Monsieur René Pijassou, aujourd'hui décédé, professeur de géographie à l'Université de Bordeaux III et spécialiste du Médoc a fait des recherches à Londres et a trouvé dans les archives des exemplaires des gazettes du début du 18ème siècle. Dans ces gazettes, il a trouvé des annonces de ventes aux enchères avec la liste des articles proposés à la vente. Dans certaines de ces listes figuraient des « crus » Château Lafite, Latour et Margaux.
Un classement critiqué
Ce classement de 1855 reste critiqué par certains, peut-être à cause de son caractère immuable ou parce que certains des domaines ont été, depuis, morcelés ou revendus. Il est vrai que moins de 5 % des propriétaires actuels sont des descendants de ceux de 1855. Mais d'un autre côté, et je suis de cet avis, établir un classement à partir du prix de vente pratiqué est tout de même la meilleure façon de procéder car le prix est celui que l'acheteur accepte de dépenser pour l'achat d'une bouteille et cela condamne le producteur à garder un niveau de qualité correspondant au prix.

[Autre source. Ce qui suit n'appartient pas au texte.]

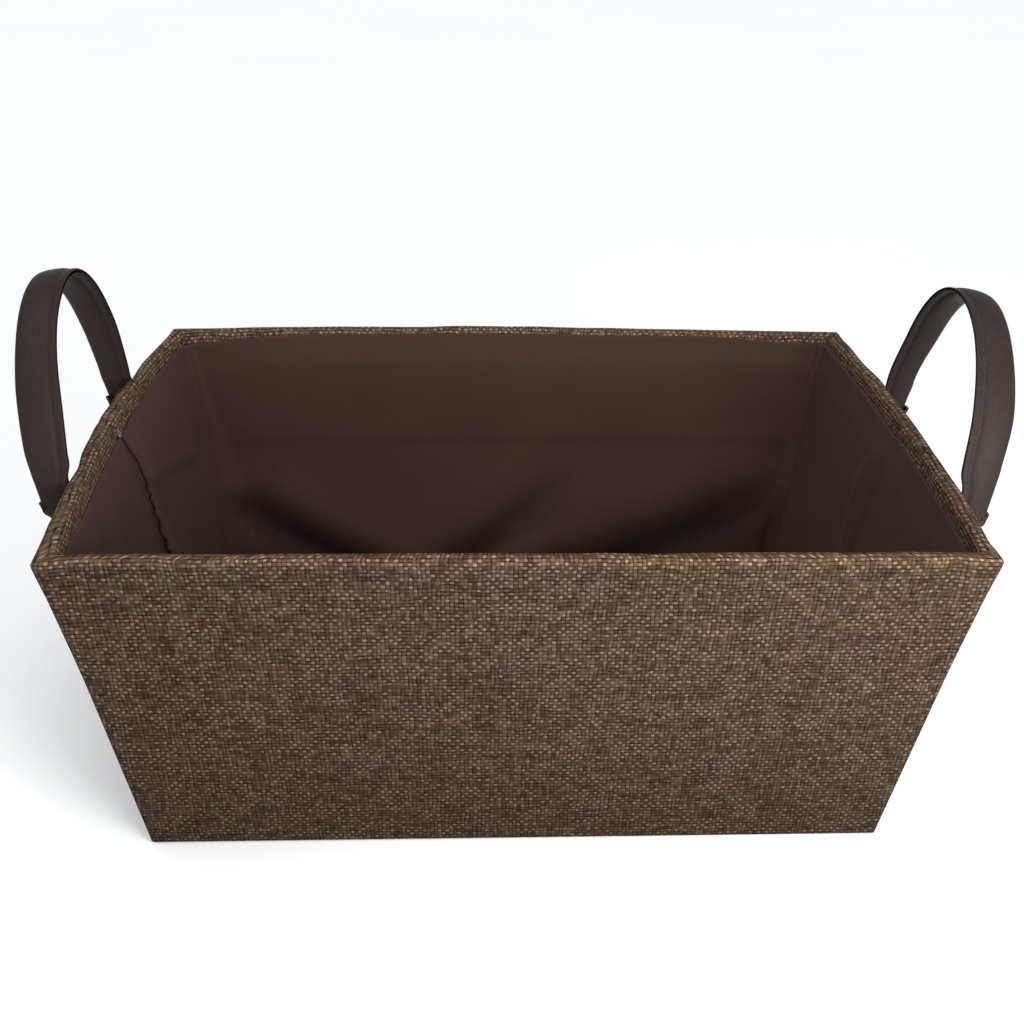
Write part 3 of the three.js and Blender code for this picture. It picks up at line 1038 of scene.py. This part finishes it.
# ---- Handles ----
# Each handle is one strap of faux leather, folded round a filler strip and stitched along a flat
# flange on the bin's side. It arches from pocket to pocket, and bends just above the rim.
wall_gap = 0.4 * mm
arch_half_span = 63 * mm
arch_foot = 23 * mm
arch_top = {"left": 74.8 * mm, "right": 72.2 * mm}
arch_out = {"left": -0.9 * mm, "right": 1.5 * mm}
arch_droop = {"left": radians(9), "right": radians(12)}
handle_lean = radians(3.5)
skin = 0.5 * mm
bend_foot = height - 2.8 * mm
bend_top = height + 18 * mm

# Half of each section, from the folded edge to the flange: millimetres across, and half the
# thickness there.
strap_section = [
    (8.75, 0.0), (8.55, 0.75), (7.9, 1.35), (6.6, 1.8), (4.5, 2.1), (1.5, 2.2), (-1.5, 2.05),
    (-3.4, 1.7), (-4.6, 1.15), (-5.2, 0.85), (-5.8, 0.85), (-6.3, 1.05), (-7.6, 1.1), (-8.5, 1.0),
    (-8.75, 0.55),
]
filler_section = [
    (7.3, 0.3), (6.6, 0.9), (4.4, 1.2), (1.5, 1.3), (-1.2, 1.1), (-2.6, 0.6), (-2.9, 0.25),
]


def pressed_fibre():
    strip = Finish("filler_strip", Roughness=0.95)
    tangle = strip.noise(strip.own_place(), 1200.0, 5.0, 0.7)
    colour = strip.mix(tangle, (0.05, 0.05, 0.05, 1), (0.2, 0.2, 0.19, 1))
    return strip.use(colour=colour, normal=strip.bump(tangle, 0.2 * mm))


felt = pressed_fibre()


def dark_thread():
    thread = Finish("strap_thread", Roughness=0.7)
    twist = thread.noise(thread.own_place(), 2400.0, 2.0)
    colour = thread.mix(twist, (0.010, 0.008, 0.008, 1), (0.030, 0.025, 0.024, 1))
    return thread.use(colour=colour)


strap_thread = dark_thread()


def hinge_of(side):
    """The middle of the line along the rim that a handle tilts about."""
    joint = next(j for j in frame["joints"] if j["name"] == f"handle_{side}_tilt")
    return Vector(joint["pos_m"])


def strap_path(side, angle):
    """The strap's middle line in the world, and the direction of its inner face. angle runs from
    just under 0 at one pocket, over the arch, to just over pi at the other."""
    wall = walls[side]
    facing = outward_x[side]
    hinge = hinge_of(side)
    rise = arch_top[side] + arch_foot
    base = height - arch_foot
    beyond = min(0.0, angle) + max(0.0, angle - pi)
    held = min(pi, max(0.0, angle))
    y = -arch_half_span * cos(held)
    z = base + rise * (sin(held) - abs(beyond))
    inward = Vector((0, -y / arch_half_span**2, -(z - base) / rise**2))
    if beyond:
        inward = Vector((0, -y, 0))
    inward.normalize()
    place = hinge.y + y
    along = place * facing
    at_rim = min(z, height)
    beside = wall.reach(at_rim) + belly_at(wall, along / wall.span(at_rim), at_rim)
    beside += wall_gap + strap_width / 2
    leaning = abs(hinge.x) + (z - hinge.z) * sin(handle_lean)
    leaning += arch_out[side] * smooth(hinge.z, base + 0.6 * rise, z)
    share = smooth(height - 4 * mm, height + 12 * mm, z)
    reach = beside + (leaning - beside) * share
    return Vector((facing * reach, place, z)), inward


def strap_rows(side):
    """Angles up one leg, over and down the other, in even steps."""
    low = -3.5 * mm / (arch_top[side] + arch_foot)
    steps = 150
    return [low + (pi - 2 * low) * i / steps for i in range(steps + 1)]


def section_round():
    """The leather's outline as (across, half thickness): from its flange, round and back to it."""
    face = [(a * mm, h * mm) for a, h in strap_section]
    return [(a, -h) for a, h in reversed(face)] + face[1:]


def strap_side(side, across, z):
    """Across the strap, from the bin's side out. The arch's outer edge hangs a little low."""
    droop = arch_droop[side] * smooth(height + 15 * mm, height + arch_top[side], z)
    return Vector((outward_x[side] * across * cos(droop), 0, -across * sin(droop)))


pocket_squeeze = 0.16
neck_cut = 0.68


def strap_share(z):
    """The share of the strap's width left: it is squeezed at its pocket, and cut to its slot."""
    squeezed = 1 - pocket_squeeze * smooth(height + 42 * mm, height - 8 * mm, z)
    return squeezed * (1 - neck_cut * smooth(height - 16 * mm, slot_foot, z))


def strap_spread(side, middle):
    """How much wider a strap's front leg lies, towards the bin and away from it."""
    front = smooth(15 * mm, -25 * mm, middle.y)
    front *= smooth(height - 1 * mm, height + 8 * mm, middle.z)
    low = smooth(height + 66 * mm, height + 12 * mm, middle.z)
    if side == "left":
        return front * (0.3 + 2.4 * low) * mm, 0.0
    return front * 1.8 * low * mm, front * 1.0 * mm


def strap_point(side, corner, angle):
    """A point of the strap's skin. The leather is a little uneven."""
    across, thick = corner
    middle, inward = strap_path(side, angle)
    dent = 0.12 * mm * noise.noise(middle * 60 + Vector((across * 90, thick * 200, 0)))
    thick += dent if thick > 0 else -dent
    half = strap_width / 2
    share = (across + half) / strap_width
    inner, outer = strap_spread(side, middle)
    across = -half + (across + half) * strap_share(middle.z)
    across += outer * share - inner * (1 - share)
    return middle + strap_side(side, across, middle.z) + inward * thick


def swept(side, corners, angles):
    """A sheet that runs along a handle's path, its outline given as (across, half thickness)."""
    girth = [0.0]
    for before, after in zip(corners, corners[1:]):
        girth.append(girth[-1] + hypot(after[0] - before[0], after[1] - before[1]))

    def place(column, angle):
        return strap_point(side, column[0], angle)

    radius = 0.85 * (arch_top[side] + arch_foot)

    def strap_map(column, angle, start):
        return (column[1], angle * radius)

    return formed_sheet(list(zip(corners, girth)), angles, place, strap_map), girth[-1]


def make_strap(side):
    shape, girth = swept(side, section_round(), strap_rows(side))
    bmesh.ops.recalc_face_normals(shape, faces=shape.faces)
    strap = finished_object(f"strap_{side}", shape, leather)
    give_thickness(strap, skin)
    finer = strap.modifiers.new("finer", "SUBSURF")
    finer.levels = 1
    finer.render_levels = 1
    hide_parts(f"handle_{side}_sleeve")
    return strap


filler_start = 0.1


def make_filler(side):
    """The stiff strip inside the leather, which stops short of the pockets."""
    face = [(a * mm, h * mm) for a, h in filler_section]
    outline = face + [(a, -h) for a, h in reversed(face)] + face[:1]
    angles = [filler_start + (pi - 2 * filler_start) * i / 120 for i in range(121)]
    shape, _ = swept(side, outline, angles)
    bmesh.ops.remove_doubles(shape, verts=shape.verts, dist=0.01 * mm)
    open_edges = [edge for edge in shape.edges if edge.is_boundary]
    bmesh.ops.holes_fill(shape, edges=open_edges, sides=len(outline) + 2)
    bmesh.ops.recalc_face_normals(shape, faces=shape.faces)
    filler = finished_object(f"filler_{side}", shape, felt)
    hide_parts(f"handle_{side}_core")
    return filler


stitch_line = -5.5 * mm
stitch_start = 0.28
stitch_pitch = 3.4 * mm
stitch_length = 2.5 * mm
stitch_radius = 0.3 * mm
flange_half = 0.9 * mm


def make_stitches(side):
    """A row of stitches in the groove of the flange, on both faces of the strap."""
    shape = bmesh.new()
    angle = stitch_start
    turn_ahead = 0.01
    while angle < pi - stitch_start:
        middle, _ = strap_path(side, angle)
        ahead, _ = strap_path(side, angle + turn_ahead)
        step = (ahead - middle).length / turn_ahead
        direction = (ahead - middle).normalized()
        for face in (-1, 1):
            centre = strap_point(side, (stitch_line, face * flange_half), angle)
            turn = direction.to_track_quat("X", "Z").to_matrix().to_4x4()
            size = Matrix.Diagonal((stitch_length / 2, stitch_radius, stitch_radius, 1))
            bmesh.ops.create_uvsphere(
                shape, u_segments=6, v_segments=4, radius=1,
                matrix=Matrix.Translation(centre) @ turn @ size)
        angle += stitch_pitch / step
    stitches = finished_object(f"stitches_{side}", shape, strap_thread)
    return stitches


for side in ("left", "right"):
    end_x = outward_x[side] * rim_half_length
    for piece in (make_filler(side), make_strap(side), make_stitches(side)):
        low, high = (end_x, 0, bend_foot), (end_x, 0, bend_top)
        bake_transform(piece)
        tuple(low)
        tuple(high)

Cela fait 160 ans que ce classement existe, la manière dont il a été établi ne doit donc pas être si mauvaise que cela. Par ailleurs, beaucoup plus récemment (voir dans mes textes précédents), le syndicat des vins de Saint-Emilion, avec l'appui de l'INAO (Institut National des Appellations d'Origine), a également établi un classement avec un cahier des charges très fourni dont une révision tous les dix ans et sur un contrôle strict du suivi de la qualité des vins. Tout ceci n'a pas empêché les critiques, bien au contraire, on assiste même régulièrement à des plaintes et à des recours en justice, ce qui n'a jamais été le cas pour le classement de 1855.
Dernier exemple montrant que ce n'est pas le classement qui fait le prix des vins, Château Pétrus (Pomerol) se vend aussi cher que les premiers crus classés de 1855 et il n'existe pas de classement des vins de Pomerol.